| What you need to do |
Repeat verbatim every line of the material, beginning at the line that holds "Turn this picture" and ending at its last line.

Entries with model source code
+ + +
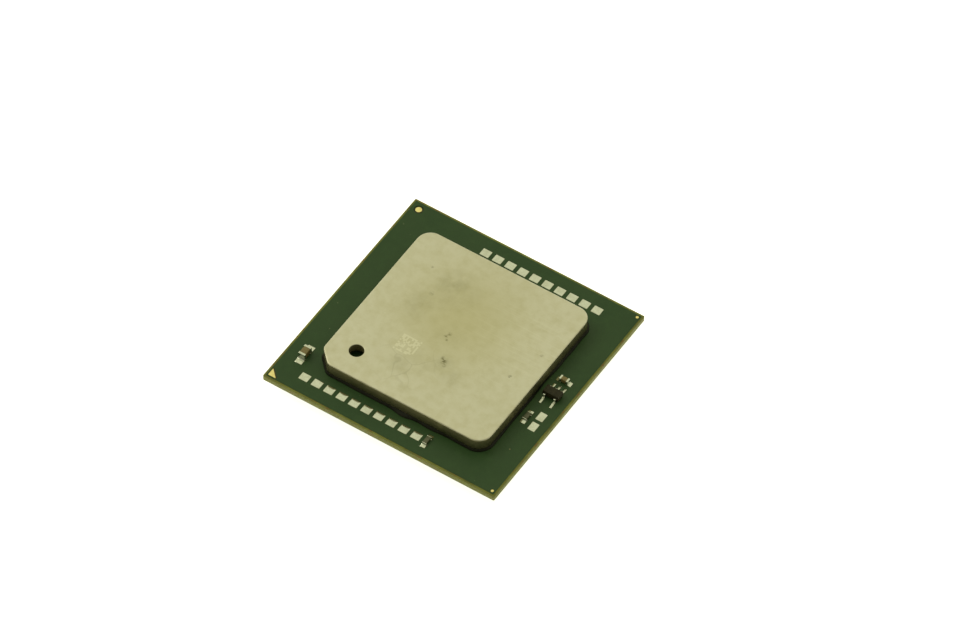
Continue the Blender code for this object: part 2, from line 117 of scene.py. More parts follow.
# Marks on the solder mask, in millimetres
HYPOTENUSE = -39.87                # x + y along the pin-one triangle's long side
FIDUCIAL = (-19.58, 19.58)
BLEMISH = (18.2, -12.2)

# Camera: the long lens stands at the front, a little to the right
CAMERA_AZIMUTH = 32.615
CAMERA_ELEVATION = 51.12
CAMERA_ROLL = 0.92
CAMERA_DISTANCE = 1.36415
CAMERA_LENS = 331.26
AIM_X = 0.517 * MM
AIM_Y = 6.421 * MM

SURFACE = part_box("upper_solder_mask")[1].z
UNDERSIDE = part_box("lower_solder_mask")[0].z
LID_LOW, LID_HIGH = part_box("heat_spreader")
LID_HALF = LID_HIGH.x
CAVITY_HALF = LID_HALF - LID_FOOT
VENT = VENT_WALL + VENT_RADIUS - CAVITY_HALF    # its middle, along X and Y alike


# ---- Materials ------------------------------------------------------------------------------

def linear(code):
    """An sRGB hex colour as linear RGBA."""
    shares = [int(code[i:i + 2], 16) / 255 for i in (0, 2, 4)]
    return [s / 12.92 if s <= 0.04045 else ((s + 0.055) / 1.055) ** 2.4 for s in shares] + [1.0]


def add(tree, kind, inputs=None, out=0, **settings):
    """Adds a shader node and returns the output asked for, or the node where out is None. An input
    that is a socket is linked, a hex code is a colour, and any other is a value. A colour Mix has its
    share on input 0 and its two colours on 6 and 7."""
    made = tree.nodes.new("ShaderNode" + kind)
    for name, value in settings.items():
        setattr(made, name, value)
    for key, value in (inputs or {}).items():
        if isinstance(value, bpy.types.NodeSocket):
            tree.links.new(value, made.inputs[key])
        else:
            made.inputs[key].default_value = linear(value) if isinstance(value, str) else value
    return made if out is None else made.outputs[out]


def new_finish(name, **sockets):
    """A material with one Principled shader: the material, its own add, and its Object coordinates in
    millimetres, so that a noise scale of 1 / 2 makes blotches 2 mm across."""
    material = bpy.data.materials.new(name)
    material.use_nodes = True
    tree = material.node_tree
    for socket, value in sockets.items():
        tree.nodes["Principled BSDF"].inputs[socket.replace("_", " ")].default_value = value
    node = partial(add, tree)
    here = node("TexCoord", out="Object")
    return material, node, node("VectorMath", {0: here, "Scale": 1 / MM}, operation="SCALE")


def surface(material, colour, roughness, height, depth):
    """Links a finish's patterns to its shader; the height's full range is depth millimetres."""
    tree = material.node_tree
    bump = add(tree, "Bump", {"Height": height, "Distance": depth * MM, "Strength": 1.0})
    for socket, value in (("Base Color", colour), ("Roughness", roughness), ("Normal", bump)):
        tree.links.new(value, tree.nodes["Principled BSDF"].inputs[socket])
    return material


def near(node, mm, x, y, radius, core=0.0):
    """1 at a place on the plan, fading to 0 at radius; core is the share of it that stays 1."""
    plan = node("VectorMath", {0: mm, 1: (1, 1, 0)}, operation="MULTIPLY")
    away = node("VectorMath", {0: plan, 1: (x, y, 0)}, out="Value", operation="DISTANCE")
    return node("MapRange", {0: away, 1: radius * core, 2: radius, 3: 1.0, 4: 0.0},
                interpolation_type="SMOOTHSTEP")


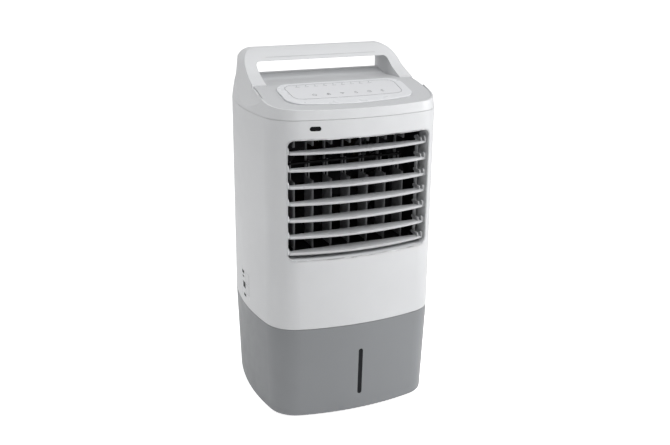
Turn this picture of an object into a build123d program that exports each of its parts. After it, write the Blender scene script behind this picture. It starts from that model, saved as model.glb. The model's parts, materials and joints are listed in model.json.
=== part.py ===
+ + +
| Result of the exercise |
Turn this picture of an object into a build123d program that exports each of its parts. After it, write the Blender scene script behind this picture. It starts from that model, saved as model.glb. The model's parts, materials and joints are listed in model.json.
=== part.py ===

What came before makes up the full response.